Request: Locate the line bearing "---- Buttons: turned" in the material below, then reproduce it and each following line up to and including the line bearing "cad_parts[node].hide_render = cad_parts[node].hide_viewport".

Extracted data:
>>>

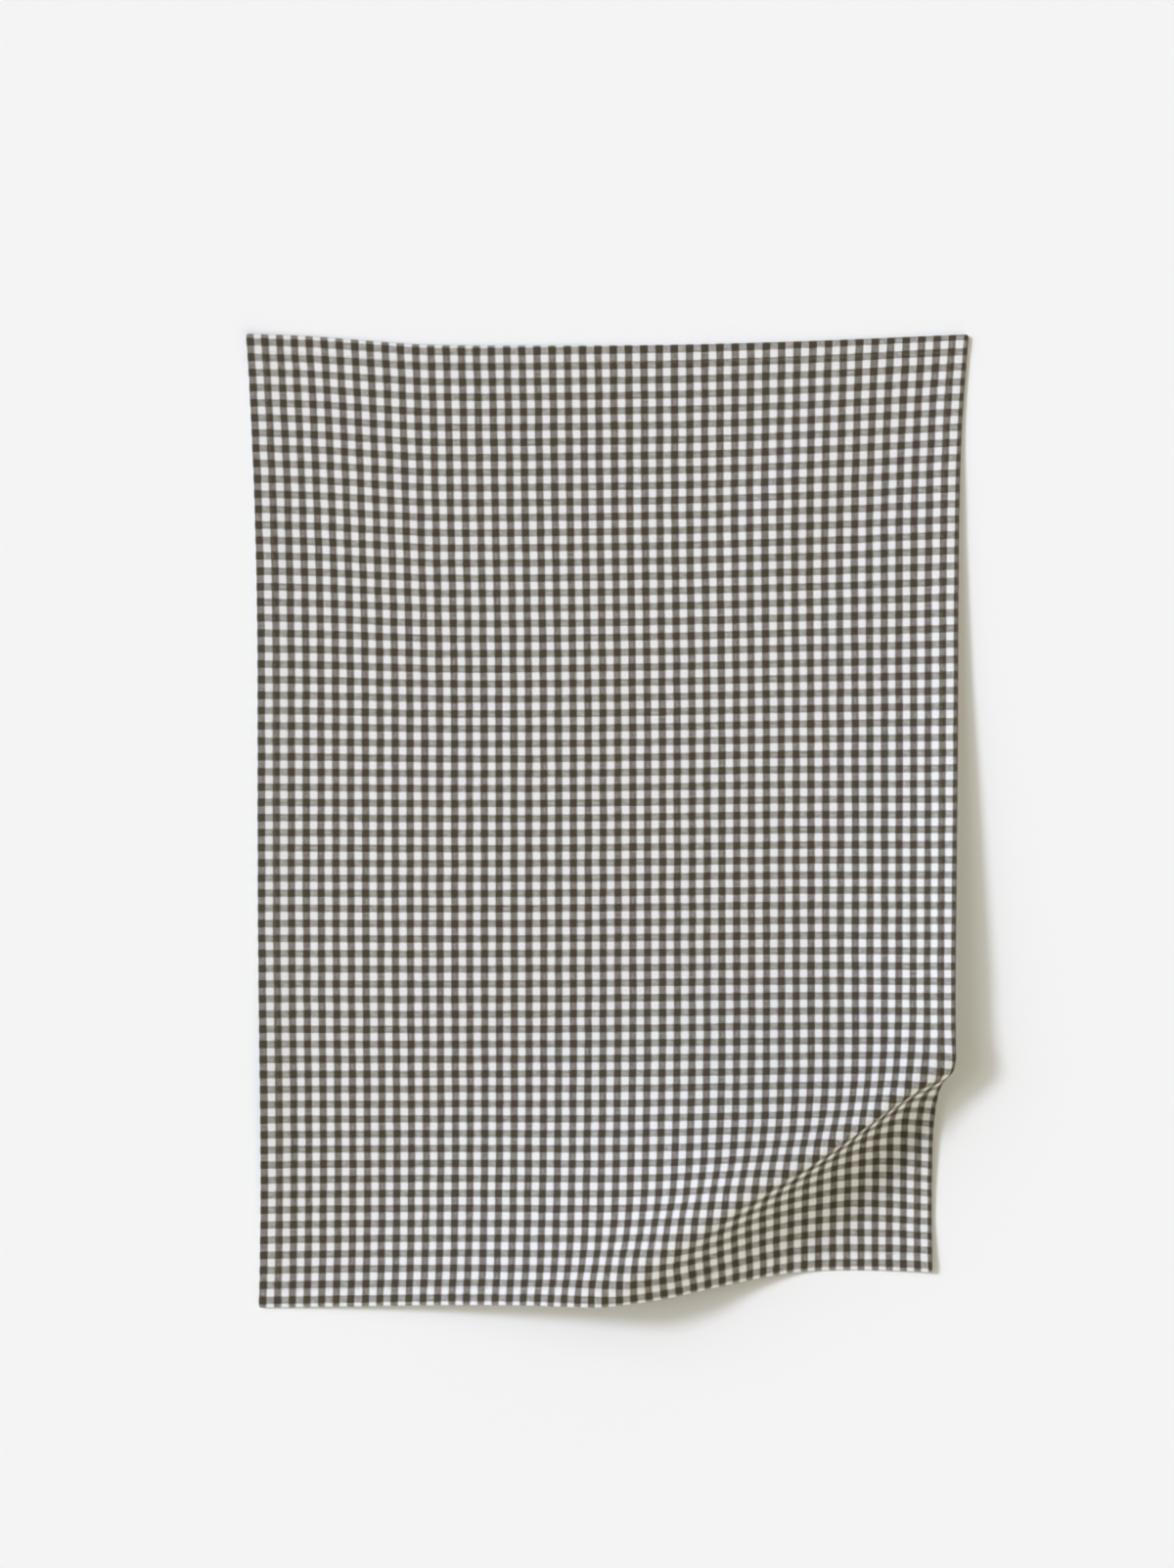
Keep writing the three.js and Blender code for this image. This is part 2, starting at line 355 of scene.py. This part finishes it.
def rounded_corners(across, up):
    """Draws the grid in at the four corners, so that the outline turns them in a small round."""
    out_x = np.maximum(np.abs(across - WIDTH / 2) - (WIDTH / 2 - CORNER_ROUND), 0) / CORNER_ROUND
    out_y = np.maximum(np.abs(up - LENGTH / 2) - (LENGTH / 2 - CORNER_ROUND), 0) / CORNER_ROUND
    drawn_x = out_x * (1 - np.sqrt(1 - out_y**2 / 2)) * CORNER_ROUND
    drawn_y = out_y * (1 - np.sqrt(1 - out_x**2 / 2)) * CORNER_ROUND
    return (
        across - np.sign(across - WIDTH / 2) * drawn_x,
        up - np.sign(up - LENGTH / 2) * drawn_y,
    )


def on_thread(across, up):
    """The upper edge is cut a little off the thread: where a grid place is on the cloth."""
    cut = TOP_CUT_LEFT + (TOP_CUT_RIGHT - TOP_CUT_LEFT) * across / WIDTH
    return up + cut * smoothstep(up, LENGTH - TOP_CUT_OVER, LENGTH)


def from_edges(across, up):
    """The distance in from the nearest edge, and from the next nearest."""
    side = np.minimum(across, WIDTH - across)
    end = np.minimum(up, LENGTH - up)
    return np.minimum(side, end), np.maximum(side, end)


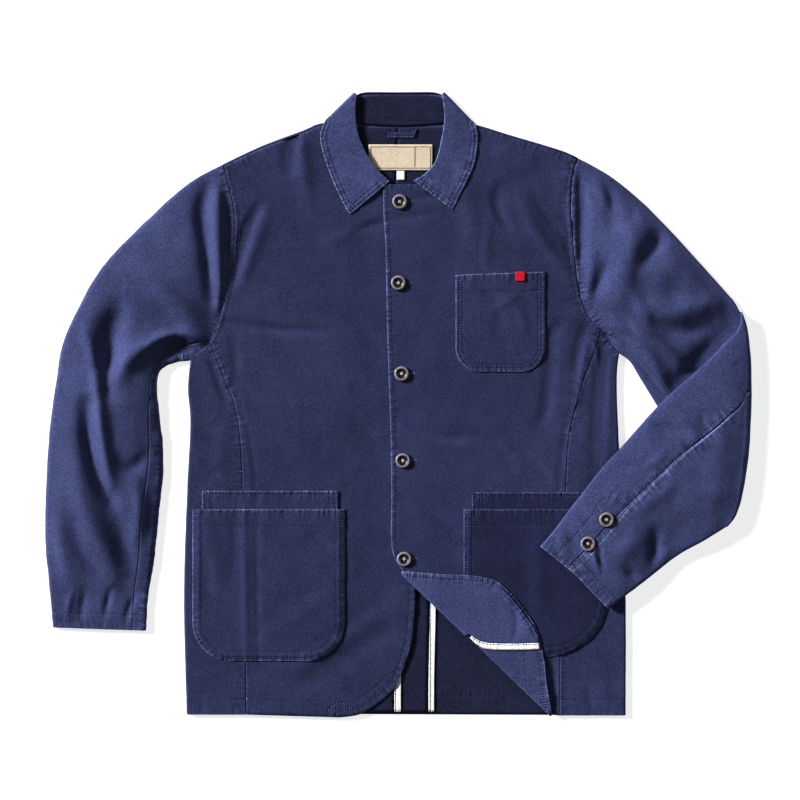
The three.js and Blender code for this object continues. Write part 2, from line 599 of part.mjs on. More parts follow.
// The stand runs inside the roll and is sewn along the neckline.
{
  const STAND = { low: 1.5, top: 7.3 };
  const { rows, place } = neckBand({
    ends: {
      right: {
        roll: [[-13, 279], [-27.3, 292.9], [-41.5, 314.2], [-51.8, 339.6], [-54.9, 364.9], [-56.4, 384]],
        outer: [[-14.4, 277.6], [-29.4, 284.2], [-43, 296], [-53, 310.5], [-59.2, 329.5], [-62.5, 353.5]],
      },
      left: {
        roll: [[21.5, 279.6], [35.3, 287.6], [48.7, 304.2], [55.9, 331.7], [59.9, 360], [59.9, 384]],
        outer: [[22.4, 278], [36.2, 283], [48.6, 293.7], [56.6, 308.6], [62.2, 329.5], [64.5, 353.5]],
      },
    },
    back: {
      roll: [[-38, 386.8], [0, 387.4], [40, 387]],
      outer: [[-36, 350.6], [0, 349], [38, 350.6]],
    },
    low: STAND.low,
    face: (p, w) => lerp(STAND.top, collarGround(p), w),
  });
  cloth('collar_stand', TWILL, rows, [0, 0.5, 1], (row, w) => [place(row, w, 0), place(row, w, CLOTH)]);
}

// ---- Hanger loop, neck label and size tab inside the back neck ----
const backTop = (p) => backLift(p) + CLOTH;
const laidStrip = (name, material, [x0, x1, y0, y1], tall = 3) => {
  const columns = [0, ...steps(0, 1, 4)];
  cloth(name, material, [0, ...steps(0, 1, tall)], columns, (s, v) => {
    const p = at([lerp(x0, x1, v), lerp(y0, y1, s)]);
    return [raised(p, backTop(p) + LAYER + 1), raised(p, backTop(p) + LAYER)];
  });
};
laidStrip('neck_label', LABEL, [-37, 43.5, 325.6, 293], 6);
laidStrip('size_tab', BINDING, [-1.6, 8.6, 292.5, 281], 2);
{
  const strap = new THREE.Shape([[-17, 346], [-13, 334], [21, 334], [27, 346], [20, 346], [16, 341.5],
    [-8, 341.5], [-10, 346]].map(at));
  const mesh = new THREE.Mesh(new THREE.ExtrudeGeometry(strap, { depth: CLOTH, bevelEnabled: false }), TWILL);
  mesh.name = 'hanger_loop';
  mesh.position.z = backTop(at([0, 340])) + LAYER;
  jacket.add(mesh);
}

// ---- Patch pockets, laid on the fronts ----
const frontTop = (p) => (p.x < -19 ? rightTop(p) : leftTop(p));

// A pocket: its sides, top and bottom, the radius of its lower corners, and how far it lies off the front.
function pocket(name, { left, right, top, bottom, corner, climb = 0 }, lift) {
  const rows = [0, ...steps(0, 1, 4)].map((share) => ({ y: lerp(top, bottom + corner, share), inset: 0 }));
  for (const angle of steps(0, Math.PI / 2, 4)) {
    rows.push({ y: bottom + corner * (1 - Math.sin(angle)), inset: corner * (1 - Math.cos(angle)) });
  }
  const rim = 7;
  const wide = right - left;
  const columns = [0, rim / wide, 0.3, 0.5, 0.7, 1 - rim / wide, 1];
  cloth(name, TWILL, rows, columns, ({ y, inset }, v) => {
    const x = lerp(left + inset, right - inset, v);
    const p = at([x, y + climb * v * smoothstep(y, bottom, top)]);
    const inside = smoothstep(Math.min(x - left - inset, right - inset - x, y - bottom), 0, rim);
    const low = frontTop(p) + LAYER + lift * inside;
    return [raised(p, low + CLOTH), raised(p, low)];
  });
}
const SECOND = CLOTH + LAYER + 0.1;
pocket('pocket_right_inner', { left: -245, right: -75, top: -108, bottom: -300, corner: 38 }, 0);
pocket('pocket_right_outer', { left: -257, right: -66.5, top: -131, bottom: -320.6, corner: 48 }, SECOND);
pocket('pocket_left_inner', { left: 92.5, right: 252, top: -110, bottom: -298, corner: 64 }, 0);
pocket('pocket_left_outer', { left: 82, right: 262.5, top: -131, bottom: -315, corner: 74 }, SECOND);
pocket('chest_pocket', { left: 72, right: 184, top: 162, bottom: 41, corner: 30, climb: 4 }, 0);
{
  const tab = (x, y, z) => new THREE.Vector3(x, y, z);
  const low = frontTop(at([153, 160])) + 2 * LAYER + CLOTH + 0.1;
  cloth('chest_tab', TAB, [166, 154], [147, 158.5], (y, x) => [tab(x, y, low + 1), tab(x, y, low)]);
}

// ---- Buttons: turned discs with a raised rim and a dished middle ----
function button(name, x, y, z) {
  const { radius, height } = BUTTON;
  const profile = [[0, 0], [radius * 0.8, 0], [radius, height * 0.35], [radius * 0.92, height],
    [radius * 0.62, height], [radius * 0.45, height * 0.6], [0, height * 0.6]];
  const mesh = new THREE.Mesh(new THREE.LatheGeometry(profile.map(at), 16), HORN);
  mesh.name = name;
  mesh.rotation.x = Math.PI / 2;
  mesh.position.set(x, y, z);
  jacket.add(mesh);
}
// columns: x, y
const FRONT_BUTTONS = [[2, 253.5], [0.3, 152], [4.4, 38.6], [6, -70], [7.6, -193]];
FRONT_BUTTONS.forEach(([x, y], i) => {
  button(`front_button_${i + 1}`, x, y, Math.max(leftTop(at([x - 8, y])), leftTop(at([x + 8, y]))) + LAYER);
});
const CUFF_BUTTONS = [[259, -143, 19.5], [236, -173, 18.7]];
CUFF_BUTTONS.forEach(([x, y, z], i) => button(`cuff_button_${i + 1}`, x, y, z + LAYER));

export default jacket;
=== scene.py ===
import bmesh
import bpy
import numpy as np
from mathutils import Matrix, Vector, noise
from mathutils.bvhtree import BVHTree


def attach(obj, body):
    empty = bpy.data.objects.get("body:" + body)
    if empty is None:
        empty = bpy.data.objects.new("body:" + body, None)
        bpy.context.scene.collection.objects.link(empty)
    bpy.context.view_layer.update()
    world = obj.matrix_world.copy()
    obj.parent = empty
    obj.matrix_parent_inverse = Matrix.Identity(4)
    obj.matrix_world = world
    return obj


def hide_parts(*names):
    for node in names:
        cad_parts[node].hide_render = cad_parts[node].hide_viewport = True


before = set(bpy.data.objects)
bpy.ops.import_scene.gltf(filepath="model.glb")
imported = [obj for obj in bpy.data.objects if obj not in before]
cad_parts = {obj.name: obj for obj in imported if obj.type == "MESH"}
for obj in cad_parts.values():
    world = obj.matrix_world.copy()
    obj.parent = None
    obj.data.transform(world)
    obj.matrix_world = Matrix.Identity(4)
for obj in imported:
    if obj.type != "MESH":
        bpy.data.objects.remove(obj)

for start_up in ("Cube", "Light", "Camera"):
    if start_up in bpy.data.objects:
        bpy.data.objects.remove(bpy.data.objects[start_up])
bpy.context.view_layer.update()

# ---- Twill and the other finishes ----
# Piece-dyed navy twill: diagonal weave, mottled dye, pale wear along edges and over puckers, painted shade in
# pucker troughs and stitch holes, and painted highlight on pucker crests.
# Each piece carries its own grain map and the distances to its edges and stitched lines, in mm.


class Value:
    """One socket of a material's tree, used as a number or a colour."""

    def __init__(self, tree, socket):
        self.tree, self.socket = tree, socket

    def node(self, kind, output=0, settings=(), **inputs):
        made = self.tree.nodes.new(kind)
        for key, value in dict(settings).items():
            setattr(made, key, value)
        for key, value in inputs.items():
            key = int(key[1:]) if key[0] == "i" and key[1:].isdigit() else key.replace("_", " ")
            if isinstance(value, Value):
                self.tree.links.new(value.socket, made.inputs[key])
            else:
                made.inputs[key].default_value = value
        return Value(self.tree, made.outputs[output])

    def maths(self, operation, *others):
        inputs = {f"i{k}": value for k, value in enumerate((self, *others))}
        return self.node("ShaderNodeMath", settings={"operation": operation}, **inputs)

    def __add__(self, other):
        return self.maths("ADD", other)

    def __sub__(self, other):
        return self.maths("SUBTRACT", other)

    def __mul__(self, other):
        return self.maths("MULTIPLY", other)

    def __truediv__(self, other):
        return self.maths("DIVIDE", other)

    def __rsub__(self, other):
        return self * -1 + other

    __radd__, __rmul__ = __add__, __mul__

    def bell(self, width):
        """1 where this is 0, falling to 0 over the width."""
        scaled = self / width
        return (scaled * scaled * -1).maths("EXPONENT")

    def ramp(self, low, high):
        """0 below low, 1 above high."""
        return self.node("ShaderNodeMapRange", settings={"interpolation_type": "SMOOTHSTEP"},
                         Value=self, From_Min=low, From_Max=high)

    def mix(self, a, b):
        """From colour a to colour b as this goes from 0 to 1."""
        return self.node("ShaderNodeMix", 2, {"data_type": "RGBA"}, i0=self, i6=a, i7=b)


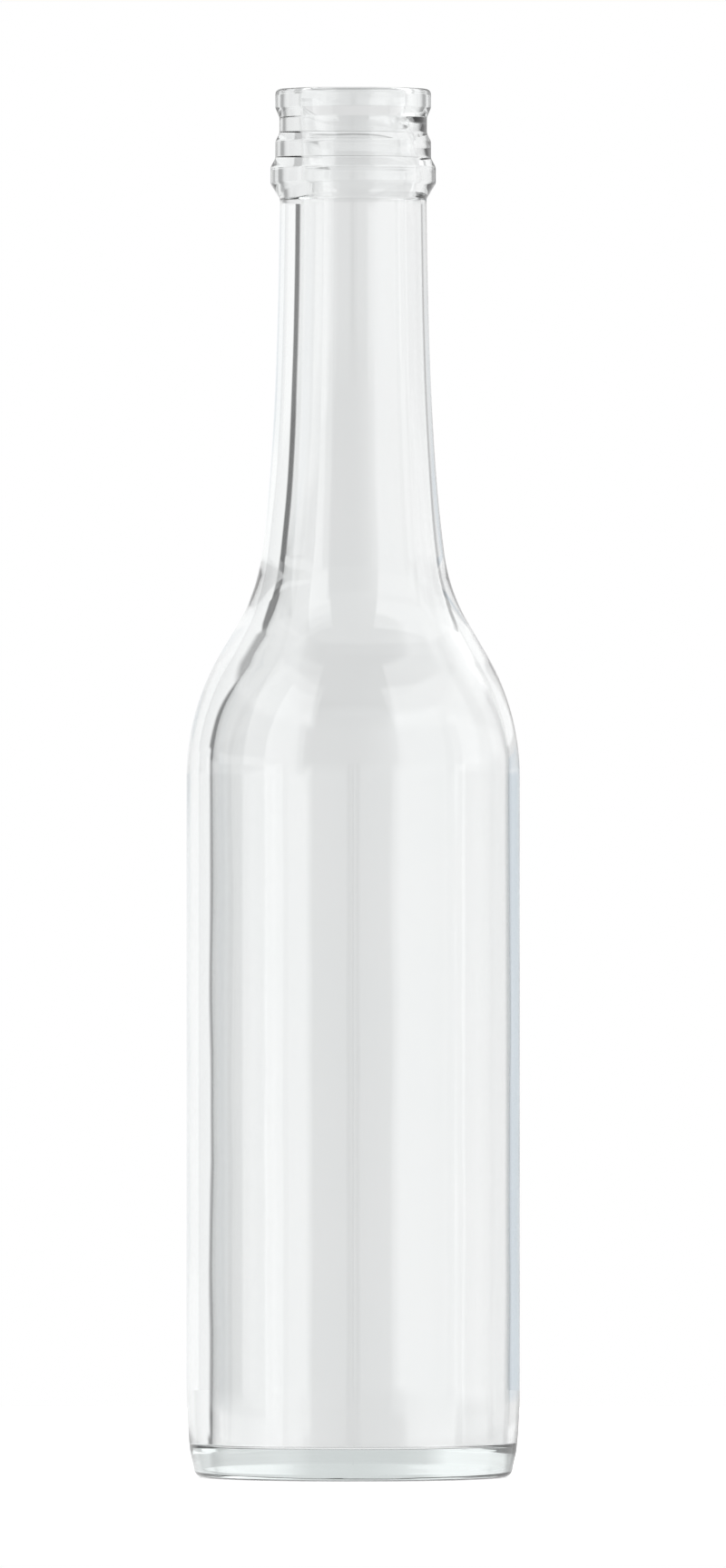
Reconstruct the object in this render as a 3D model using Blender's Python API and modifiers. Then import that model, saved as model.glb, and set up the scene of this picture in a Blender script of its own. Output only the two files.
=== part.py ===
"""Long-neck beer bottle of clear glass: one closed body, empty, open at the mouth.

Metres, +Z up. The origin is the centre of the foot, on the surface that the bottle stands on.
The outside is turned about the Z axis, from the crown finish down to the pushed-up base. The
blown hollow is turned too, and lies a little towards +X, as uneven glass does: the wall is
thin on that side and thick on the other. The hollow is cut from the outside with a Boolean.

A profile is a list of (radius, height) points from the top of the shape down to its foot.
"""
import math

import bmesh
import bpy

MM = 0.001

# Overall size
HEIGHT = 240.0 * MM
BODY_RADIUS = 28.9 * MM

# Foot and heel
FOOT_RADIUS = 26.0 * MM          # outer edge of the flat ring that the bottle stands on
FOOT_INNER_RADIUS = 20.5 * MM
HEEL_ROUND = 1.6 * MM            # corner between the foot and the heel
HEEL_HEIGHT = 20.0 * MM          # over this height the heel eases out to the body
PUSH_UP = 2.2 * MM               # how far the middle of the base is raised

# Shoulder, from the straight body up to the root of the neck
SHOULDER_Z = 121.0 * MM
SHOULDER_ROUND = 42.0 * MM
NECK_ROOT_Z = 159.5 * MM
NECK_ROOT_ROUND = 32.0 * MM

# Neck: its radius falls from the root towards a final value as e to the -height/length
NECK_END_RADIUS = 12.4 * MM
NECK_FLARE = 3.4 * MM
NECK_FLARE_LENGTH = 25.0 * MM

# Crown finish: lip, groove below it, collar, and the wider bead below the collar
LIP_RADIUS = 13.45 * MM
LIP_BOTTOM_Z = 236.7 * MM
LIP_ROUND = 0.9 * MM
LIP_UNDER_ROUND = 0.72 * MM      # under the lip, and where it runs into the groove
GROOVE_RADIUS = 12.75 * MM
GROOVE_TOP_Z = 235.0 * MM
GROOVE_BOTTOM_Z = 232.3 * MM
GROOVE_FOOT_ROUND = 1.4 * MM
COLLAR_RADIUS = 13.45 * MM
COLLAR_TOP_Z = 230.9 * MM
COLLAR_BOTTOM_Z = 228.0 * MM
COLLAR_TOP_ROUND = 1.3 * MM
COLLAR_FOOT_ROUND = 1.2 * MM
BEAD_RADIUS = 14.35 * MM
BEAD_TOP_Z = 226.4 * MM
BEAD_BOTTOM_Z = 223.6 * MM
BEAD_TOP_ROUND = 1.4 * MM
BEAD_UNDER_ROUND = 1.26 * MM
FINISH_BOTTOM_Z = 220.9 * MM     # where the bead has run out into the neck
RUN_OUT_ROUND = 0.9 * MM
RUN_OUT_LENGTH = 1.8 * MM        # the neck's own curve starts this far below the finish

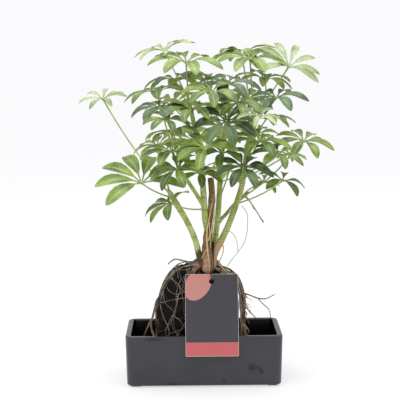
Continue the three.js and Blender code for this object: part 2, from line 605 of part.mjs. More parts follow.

<<<

Task answer:
// ---- Buttons: turned discs with a raised rim and a dished middle ----
function button(name, x, y, z) {
  const { radius, height } = BUTTON;
  const profile = [[0, 0], [radius * 0.8, 0], [radius, height * 0.35], [radius * 0.92, height],
    [radius * 0.62, height], [radius * 0.45, height * 0.6], [0, height * 0.6]];
  const mesh = new THREE.Mesh(new THREE.LatheGeometry(profile.map(at), 16), HORN);
  mesh.name = name;
  mesh.rotation.x = Math.PI / 2;
  mesh.position.set(x, y, z);
  jacket.add(mesh);
}
// columns: x, y
const FRONT_BUTTONS = [[2, 253.5], [0.3, 152], [4.4, 38.6], [6, -70], [7.6, -193]];
FRONT_BUTTONS.forEach(([x, y], i) => {
  button(`front_button_${i + 1}`, x, y, Math.max(leftTop(at([x - 8, y])), leftTop(at([x + 8, y]))) + LAYER);
});
const CUFF_BUTTONS = [[259, -143, 19.5], [236, -173, 18.7]];
CUFF_BUTTONS.forEach(([x, y, z], i) => button(`cuff_button_${i + 1}`, x, y, z + LAYER));

export default jacket;
=== scene.py ===
import bmesh
import bpy
import numpy as np
from mathutils import Matrix, Vector, noise
from mathutils.bvhtree import BVHTree


def attach(obj, body):
    empty = bpy.data.objects.get("body:" + body)
    if empty is None:
        empty = bpy.data.objects.new("body:" + body, None)
        bpy.context.scene.collection.objects.link(empty)
    bpy.context.view_layer.update()
    world = obj.matrix_world.copy()
    obj.parent = empty
    obj.matrix_parent_inverse = Matrix.Identity(4)
    obj.matrix_world = world
    return obj


def hide_parts(*names):
    for node in names:
        cad_parts[node].hide_render = cad_parts[node].hide_viewport = True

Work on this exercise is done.